▶ Problem description
Lines that contain the string "joints" are to be copied; leave out all others.

----------

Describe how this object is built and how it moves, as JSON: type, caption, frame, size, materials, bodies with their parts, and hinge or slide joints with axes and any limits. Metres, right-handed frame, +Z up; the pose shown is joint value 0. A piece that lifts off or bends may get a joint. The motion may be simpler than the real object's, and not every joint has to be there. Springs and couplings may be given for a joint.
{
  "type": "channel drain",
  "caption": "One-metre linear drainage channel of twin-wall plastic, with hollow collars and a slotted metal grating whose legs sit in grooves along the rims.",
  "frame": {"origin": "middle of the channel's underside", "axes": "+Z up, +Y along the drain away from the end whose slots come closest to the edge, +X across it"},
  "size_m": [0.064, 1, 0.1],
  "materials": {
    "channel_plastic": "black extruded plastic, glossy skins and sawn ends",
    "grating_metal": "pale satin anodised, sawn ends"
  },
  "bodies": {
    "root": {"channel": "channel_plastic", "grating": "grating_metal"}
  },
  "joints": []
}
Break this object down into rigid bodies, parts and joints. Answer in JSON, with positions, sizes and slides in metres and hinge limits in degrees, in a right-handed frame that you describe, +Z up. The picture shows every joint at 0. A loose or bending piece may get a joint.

----------

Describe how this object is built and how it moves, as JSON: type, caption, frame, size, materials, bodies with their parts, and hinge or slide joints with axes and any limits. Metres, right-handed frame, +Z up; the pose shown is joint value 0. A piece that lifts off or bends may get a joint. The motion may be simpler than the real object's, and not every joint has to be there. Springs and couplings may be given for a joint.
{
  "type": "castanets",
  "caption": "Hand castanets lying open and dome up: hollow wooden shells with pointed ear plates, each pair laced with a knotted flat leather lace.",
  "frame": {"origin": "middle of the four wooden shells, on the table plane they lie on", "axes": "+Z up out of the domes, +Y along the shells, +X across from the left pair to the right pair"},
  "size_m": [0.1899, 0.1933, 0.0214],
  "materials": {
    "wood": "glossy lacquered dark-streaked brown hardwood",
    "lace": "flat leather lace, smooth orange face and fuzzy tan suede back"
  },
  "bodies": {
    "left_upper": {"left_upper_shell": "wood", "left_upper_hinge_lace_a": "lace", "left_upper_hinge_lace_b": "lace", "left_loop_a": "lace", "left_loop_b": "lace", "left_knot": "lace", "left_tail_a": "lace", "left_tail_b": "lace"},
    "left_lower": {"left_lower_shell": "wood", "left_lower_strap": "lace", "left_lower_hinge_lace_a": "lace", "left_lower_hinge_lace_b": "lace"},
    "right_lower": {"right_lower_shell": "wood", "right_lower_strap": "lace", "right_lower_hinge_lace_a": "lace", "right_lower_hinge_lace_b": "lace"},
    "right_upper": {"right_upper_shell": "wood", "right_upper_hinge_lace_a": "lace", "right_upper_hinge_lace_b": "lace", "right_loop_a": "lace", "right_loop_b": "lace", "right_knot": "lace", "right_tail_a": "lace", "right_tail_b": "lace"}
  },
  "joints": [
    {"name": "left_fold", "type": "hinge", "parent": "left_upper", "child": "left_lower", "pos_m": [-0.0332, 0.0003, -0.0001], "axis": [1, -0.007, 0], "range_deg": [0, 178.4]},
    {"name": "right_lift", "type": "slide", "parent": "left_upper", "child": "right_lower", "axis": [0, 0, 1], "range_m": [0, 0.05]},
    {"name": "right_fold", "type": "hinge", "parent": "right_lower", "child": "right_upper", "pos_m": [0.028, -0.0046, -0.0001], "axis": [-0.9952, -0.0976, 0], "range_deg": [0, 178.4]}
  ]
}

----------

▶ Exercise answer
Describe how this object is built and how it moves, as JSON: type, caption, frame, size, materials, bodies with their parts, and hinge or slide joints with axes and any limits. Metres, right-handed frame, +Z up; the pose shown is joint value 0. A piece that lifts off or bends may get a joint. The motion may be simpler than the real object's, and not every joint has to be there. Springs and couplings may be given for a joint.
  "joints": []
Break this object down into rigid bodies, parts and joints. Answer in JSON, with positions, sizes and slides in metres and hinge limits in degrees, in a right-handed frame that you describe, +Z up. The picture shows every joint at 0. A loose or bending piece may get a joint.
Describe how this object is built and how it moves, as JSON: type, caption, frame, size, materials, bodies with their parts, and hinge or slide joints with axes and any limits. Metres, right-handed frame, +Z up; the pose shown is joint value 0. A piece that lifts off or bends may get a joint. The motion may be simpler than the real object's, and not every joint has to be there. Springs and couplings may be given for a joint.
  "joints": [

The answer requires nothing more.